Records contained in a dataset
-- start --

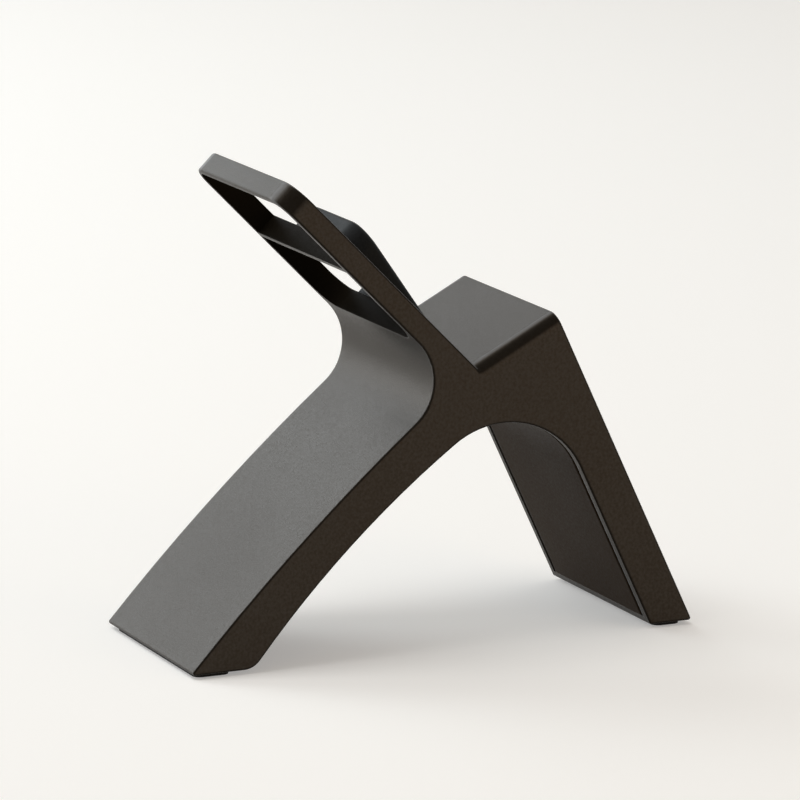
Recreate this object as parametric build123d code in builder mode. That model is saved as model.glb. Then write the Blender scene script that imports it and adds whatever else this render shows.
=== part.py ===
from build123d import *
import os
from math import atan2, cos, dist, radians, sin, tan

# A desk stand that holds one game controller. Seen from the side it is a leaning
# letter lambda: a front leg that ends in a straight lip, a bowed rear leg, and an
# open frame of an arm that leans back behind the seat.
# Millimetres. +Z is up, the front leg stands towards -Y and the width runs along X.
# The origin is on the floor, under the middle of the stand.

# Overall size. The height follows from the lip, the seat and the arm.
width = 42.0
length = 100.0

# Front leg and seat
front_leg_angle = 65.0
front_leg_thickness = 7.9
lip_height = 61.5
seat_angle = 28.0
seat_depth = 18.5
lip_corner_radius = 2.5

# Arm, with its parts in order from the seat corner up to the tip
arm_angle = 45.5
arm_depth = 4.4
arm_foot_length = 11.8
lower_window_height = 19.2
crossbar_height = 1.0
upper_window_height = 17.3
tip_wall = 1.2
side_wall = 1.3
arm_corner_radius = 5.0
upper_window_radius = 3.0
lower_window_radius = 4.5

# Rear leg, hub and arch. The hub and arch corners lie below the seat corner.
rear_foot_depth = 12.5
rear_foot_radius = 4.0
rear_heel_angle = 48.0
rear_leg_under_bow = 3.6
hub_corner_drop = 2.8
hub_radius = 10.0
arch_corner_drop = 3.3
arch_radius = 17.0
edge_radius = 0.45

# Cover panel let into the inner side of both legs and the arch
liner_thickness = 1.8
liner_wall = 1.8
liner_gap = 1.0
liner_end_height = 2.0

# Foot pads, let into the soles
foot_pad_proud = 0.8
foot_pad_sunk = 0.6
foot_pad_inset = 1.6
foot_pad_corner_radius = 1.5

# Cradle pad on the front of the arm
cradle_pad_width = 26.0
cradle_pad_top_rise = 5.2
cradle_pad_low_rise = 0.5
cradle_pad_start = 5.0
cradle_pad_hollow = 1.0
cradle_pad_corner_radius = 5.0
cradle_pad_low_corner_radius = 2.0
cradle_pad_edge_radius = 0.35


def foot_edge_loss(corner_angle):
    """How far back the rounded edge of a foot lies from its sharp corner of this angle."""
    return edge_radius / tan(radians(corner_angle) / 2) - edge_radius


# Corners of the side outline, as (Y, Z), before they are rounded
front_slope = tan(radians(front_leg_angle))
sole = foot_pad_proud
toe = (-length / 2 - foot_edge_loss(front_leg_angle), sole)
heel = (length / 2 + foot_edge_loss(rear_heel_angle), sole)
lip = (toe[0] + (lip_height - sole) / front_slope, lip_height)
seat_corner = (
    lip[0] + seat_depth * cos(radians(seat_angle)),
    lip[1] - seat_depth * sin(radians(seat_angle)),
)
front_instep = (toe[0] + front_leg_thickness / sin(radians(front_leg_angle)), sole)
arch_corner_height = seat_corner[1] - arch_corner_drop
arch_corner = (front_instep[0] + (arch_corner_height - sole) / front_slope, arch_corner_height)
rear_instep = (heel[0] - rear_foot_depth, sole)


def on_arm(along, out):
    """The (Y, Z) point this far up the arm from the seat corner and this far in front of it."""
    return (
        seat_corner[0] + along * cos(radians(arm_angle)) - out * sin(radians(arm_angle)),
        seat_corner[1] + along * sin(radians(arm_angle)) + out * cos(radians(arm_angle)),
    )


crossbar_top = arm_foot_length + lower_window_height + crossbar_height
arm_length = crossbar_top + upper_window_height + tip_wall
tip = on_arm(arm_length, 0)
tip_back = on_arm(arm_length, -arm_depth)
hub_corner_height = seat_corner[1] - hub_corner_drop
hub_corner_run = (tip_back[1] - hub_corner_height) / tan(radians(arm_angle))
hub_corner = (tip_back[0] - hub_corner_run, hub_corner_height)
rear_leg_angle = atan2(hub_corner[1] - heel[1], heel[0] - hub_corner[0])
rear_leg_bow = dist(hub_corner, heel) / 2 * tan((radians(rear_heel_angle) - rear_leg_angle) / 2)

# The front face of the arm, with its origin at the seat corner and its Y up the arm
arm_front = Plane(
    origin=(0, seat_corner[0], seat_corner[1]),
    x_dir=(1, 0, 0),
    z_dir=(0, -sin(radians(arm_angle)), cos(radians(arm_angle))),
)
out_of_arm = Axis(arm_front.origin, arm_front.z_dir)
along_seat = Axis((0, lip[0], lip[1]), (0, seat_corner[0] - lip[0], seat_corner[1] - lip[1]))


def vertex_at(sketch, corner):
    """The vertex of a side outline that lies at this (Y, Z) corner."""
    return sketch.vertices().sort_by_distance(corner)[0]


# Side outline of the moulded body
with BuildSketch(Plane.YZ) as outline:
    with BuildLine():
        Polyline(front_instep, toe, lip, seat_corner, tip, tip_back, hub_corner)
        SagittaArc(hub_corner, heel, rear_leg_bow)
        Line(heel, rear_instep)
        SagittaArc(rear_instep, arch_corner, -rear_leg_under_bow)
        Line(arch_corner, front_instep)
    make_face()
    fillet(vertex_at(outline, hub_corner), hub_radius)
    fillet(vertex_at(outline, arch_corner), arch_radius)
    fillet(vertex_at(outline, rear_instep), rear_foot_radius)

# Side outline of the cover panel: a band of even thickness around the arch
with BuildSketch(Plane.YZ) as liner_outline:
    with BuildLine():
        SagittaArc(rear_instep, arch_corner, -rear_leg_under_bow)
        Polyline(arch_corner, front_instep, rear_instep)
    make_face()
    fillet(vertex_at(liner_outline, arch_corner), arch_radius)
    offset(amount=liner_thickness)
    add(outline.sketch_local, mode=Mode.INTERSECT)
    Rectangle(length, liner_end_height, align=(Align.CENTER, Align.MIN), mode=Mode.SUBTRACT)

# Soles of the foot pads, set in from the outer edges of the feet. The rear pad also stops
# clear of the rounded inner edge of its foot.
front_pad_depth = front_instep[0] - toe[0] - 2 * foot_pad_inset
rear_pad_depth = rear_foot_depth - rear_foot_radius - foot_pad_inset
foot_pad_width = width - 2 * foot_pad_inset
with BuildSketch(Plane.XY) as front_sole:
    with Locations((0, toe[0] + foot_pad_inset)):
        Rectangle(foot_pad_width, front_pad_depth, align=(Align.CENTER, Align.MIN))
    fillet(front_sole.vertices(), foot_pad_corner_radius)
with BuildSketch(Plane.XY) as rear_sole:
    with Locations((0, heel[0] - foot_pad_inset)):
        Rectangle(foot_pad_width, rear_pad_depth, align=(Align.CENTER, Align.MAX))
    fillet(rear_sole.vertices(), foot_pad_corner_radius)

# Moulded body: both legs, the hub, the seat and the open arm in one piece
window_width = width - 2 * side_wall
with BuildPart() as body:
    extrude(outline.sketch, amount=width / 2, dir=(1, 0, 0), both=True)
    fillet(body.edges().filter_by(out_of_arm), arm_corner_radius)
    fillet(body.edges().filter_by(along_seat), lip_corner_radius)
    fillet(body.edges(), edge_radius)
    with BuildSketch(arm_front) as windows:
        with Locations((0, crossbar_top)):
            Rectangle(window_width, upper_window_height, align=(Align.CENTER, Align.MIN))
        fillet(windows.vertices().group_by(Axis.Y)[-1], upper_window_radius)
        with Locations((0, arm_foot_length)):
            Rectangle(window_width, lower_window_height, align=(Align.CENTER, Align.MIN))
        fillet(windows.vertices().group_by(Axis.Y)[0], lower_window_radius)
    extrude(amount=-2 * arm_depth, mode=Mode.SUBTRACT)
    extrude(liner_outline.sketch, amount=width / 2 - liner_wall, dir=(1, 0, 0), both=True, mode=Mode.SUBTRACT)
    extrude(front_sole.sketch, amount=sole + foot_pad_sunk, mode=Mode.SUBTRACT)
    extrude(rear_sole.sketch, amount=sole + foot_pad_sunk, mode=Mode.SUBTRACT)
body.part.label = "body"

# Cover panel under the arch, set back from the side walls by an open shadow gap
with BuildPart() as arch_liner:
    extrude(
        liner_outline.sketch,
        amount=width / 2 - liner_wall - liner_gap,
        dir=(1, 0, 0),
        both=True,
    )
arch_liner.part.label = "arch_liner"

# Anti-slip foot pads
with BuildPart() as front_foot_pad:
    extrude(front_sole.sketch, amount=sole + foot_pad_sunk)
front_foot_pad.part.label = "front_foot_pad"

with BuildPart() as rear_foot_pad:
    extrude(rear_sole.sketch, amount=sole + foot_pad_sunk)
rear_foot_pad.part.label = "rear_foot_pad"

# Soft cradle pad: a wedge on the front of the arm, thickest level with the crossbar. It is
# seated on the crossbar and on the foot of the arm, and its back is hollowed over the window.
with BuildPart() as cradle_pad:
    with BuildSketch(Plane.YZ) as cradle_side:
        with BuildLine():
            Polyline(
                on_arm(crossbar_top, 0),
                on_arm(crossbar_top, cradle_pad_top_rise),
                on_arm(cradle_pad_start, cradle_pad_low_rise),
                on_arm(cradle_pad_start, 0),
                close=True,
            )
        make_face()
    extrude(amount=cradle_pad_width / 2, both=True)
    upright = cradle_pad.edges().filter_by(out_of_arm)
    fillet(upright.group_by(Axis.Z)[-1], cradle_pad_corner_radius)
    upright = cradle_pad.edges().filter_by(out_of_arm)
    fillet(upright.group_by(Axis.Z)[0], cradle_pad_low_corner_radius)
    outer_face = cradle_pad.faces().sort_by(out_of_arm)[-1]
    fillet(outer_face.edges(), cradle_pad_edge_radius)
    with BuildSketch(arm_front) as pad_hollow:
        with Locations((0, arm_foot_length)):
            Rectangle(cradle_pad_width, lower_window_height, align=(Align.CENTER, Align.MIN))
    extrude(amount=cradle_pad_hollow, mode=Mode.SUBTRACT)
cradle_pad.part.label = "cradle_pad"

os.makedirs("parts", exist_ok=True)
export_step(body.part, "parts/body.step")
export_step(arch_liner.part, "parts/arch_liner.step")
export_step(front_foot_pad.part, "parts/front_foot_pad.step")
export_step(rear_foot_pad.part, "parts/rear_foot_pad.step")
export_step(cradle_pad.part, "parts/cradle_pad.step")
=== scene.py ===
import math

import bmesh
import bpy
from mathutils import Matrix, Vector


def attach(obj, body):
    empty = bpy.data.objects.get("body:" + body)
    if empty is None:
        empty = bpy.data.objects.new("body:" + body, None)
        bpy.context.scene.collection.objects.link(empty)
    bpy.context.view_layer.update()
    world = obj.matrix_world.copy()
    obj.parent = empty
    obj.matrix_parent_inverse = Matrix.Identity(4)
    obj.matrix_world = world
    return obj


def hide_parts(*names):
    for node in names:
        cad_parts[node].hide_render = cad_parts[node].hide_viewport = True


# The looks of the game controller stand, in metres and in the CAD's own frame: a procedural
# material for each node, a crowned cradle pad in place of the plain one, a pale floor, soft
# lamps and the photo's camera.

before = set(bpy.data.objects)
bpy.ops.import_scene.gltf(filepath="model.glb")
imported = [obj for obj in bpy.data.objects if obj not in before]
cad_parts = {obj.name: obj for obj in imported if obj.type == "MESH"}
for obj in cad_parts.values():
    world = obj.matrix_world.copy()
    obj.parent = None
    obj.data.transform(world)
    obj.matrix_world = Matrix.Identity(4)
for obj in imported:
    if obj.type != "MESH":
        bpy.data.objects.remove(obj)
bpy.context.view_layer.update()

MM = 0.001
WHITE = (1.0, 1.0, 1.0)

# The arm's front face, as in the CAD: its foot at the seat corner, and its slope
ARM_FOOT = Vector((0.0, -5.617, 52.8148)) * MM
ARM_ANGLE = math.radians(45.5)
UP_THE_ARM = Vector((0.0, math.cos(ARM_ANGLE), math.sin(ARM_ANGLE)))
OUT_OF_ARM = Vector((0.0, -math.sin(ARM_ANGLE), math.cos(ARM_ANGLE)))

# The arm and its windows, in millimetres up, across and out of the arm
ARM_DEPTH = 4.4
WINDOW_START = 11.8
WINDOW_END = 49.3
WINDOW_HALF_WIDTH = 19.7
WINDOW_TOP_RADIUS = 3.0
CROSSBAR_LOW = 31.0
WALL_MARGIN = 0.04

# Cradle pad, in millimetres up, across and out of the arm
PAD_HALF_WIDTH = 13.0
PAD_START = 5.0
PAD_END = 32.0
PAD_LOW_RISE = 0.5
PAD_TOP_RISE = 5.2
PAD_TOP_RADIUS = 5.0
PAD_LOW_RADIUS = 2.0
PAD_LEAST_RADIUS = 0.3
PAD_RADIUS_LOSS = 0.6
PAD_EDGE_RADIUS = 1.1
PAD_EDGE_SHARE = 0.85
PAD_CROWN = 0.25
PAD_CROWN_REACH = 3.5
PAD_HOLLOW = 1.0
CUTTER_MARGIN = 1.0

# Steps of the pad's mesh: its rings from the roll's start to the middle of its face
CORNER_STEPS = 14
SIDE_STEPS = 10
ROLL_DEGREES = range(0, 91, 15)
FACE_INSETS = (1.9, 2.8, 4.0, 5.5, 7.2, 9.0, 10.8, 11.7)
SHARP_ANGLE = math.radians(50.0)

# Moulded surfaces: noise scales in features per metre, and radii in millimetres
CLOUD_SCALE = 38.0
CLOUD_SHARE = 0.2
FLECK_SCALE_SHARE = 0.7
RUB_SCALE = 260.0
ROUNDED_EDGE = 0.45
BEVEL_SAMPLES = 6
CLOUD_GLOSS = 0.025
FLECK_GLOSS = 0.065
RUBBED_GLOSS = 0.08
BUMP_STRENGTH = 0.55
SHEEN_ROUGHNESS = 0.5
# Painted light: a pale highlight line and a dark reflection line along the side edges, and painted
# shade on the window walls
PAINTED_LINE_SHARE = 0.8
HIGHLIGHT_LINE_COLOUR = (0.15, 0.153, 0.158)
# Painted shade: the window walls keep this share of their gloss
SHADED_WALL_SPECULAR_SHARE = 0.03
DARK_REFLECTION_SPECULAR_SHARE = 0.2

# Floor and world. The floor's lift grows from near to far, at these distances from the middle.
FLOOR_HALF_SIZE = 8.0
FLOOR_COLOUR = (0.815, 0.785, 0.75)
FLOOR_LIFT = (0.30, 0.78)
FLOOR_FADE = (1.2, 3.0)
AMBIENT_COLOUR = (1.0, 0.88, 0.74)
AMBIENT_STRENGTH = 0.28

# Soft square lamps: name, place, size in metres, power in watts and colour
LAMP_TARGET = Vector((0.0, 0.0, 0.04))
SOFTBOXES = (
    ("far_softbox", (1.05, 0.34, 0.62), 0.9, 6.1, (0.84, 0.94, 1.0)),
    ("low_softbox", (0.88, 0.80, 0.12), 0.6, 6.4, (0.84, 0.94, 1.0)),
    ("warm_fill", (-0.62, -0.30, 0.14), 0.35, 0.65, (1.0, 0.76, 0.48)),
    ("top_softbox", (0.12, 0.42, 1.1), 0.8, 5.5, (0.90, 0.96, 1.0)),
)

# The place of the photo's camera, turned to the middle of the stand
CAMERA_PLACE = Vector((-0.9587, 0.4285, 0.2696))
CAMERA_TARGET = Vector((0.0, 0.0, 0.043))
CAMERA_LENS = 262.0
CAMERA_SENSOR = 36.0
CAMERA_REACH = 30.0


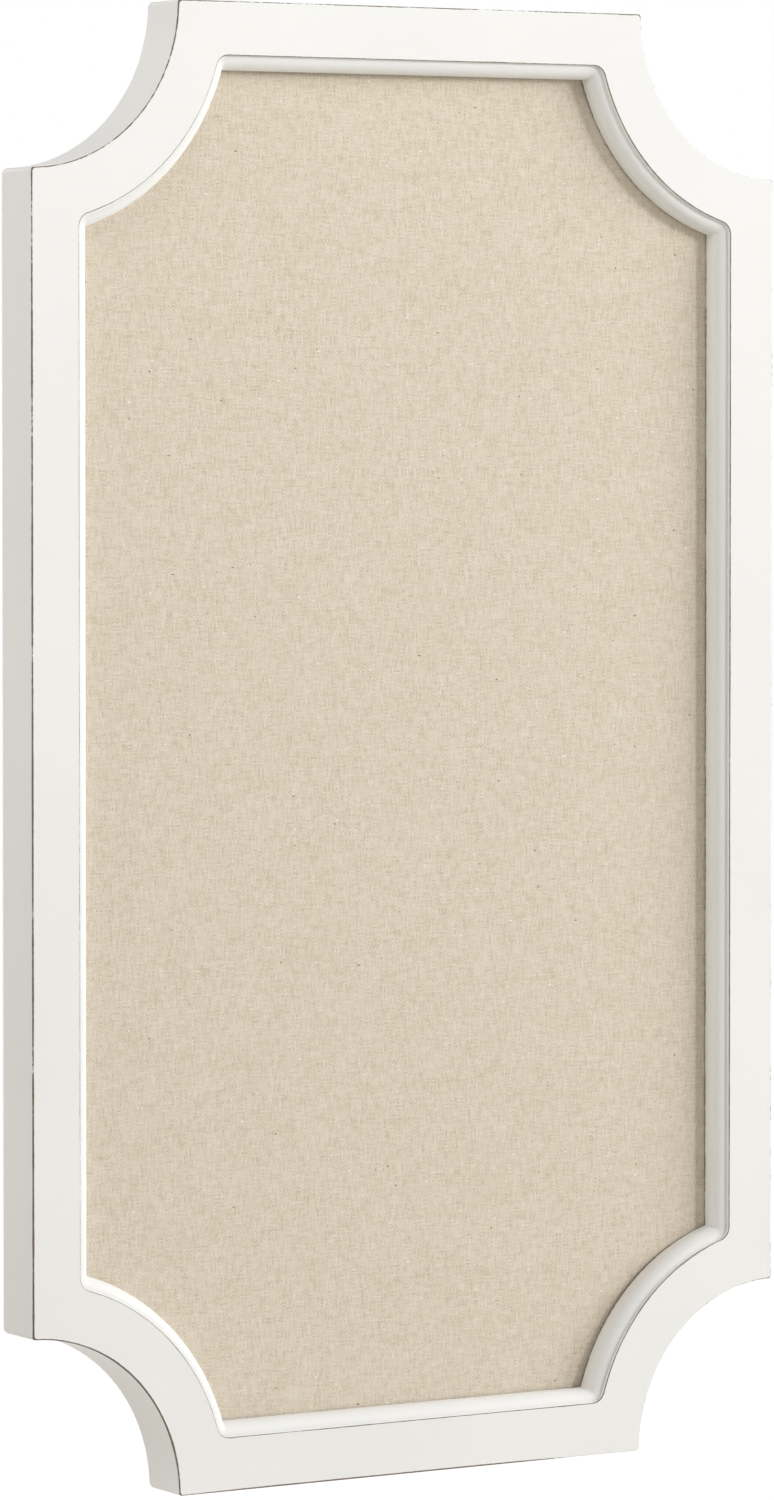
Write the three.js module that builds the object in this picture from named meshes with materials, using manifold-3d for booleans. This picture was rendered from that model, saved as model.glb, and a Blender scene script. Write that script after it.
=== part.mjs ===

-- end --

Retype, exactly and in full, the lines above from the one containing "extrude(amount=cradle_pad_hollow, mode=Mode.SUBTRACT)" through the one containing "obj.parent = None".

● **THE OUTPUT**:
    extrude(amount=cradle_pad_hollow, mode=Mode.SUBTRACT)
cradle_pad.part.label = "cradle_pad"

os.makedirs("parts", exist_ok=True)
export_step(body.part, "parts/body.step")
export_step(arch_liner.part, "parts/arch_liner.step")
export_step(front_foot_pad.part, "parts/front_foot_pad.step")
export_step(rear_foot_pad.part, "parts/rear_foot_pad.step")
export_step(cradle_pad.part, "parts/cradle_pad.step")
=== scene.py ===
import math

import bmesh
import bpy
from mathutils import Matrix, Vector


def attach(obj, body):
    empty = bpy.data.objects.get("body:" + body)
    if empty is None:
        empty = bpy.data.objects.new("body:" + body, None)
        bpy.context.scene.collection.objects.link(empty)
    bpy.context.view_layer.update()
    world = obj.matrix_world.copy()
    obj.parent = empty
    obj.matrix_parent_inverse = Matrix.Identity(4)
    obj.matrix_world = world
    return obj


def hide_parts(*names):
    for node in names:
        cad_parts[node].hide_render = cad_parts[node].hide_viewport = True


# The looks of the game controller stand, in metres and in the CAD's own frame: a procedural
# material for each node, a crowned cradle pad in place of the plain one, a pale floor, soft
# lamps and the photo's camera.

before = set(bpy.data.objects)
bpy.ops.import_scene.gltf(filepath="model.glb")
imported = [obj for obj in bpy.data.objects if obj not in before]
cad_parts = {obj.name: obj for obj in imported if obj.type == "MESH"}
for obj in cad_parts.values():
    world = obj.matrix_world.copy()
    obj.parent = None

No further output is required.